Going by that article from David Gaider it seems that if you referred to a modern qunari as "kossith", you'd generally just get blank stares as most of them don't even know the term.
But the idea of having words other than "qunari" to refer to qunari race even if that's not the word the qunari themselves might use... doesn't feel like something objectionable to me -- not when people bring up example of Jewish people and it doesn't even register they're using English term instead of the actual Hebrew word that's quite different. And odds are pretty good that similarly the qunari word for say, "elf" isn't exactly "elf", etc. I think they'd be reasonable enough to recognize that.
People have often used "Jewish" as an example before, but I prefer to look at what we're trying to define and try to work out how to take it to it's logical extreme, then see if it still holds up?
Using Kossith to describe the grey skinned race currently known as Qunari doesn't work, since Kossith was the word for their former society or nation, something that no longer exists in any meaningful way.

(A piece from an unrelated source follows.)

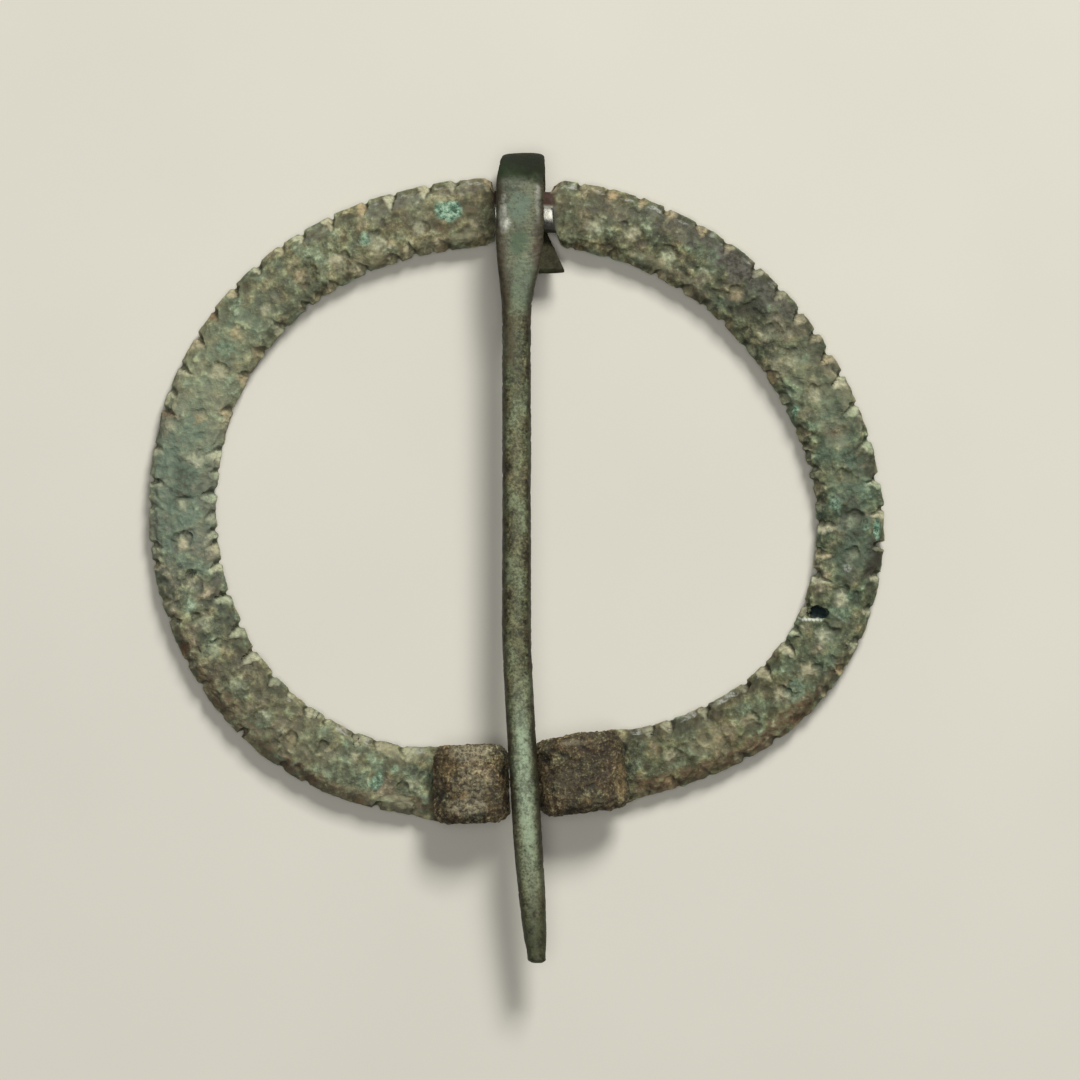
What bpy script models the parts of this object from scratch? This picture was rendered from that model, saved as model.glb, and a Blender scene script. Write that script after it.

For a good analogy, let's use the archaic term "Aengli", used to describe some of the tribes living in post-Roman Britain and let's see if could make sense to describe a modern Englishman. I mean, the word means "English" and the country is still called England, so what's the fuss about using it?
Well, let us suppose we have a hypothetical Englishman, who was born in England and who self-identifies as English, but who's grandparents arrived in England from Jamaica in the 1970s? While this person is obviously English without question, could you then still use the word "Aengli" for them and have it make sense?
Well, no. You're trying to argue that we can use an historical term for an Anglo-Saxon tribesman living in post-Roman England to describe an Englishman of Afro-Carribbean descent; two groups that are historically, geographically and ethnically unrelated to each other in an incredibly obvious way?
And even if we were to take someone who (improbably) could claim direct descent from the "Aengli" people, they still couldn't be accurately described as "Aengli" either, because they'd still be seperated by the gulf of over a thousand years from a way of life that they simply have no knowledge of?
This is essentially no different than trying to use Kossith to describe a modern grey-skinned member of the race now known as Qunari. The word, even if it may have been accurate in the past, simply has no meaning or relevance to the horned race anymore because the Kossith society, traditions and people have been lost to the passage of time.
If by some small chance we ever discovered there were actually some remnants of that society still living apart from the rest of their race and still practising the old ways (much like the Chasind and Avvars are compared to the modern day Fereldans), then these people would indeed be Kossith. But aside from that, the word should pretty much be consigned to the history books where it belongs.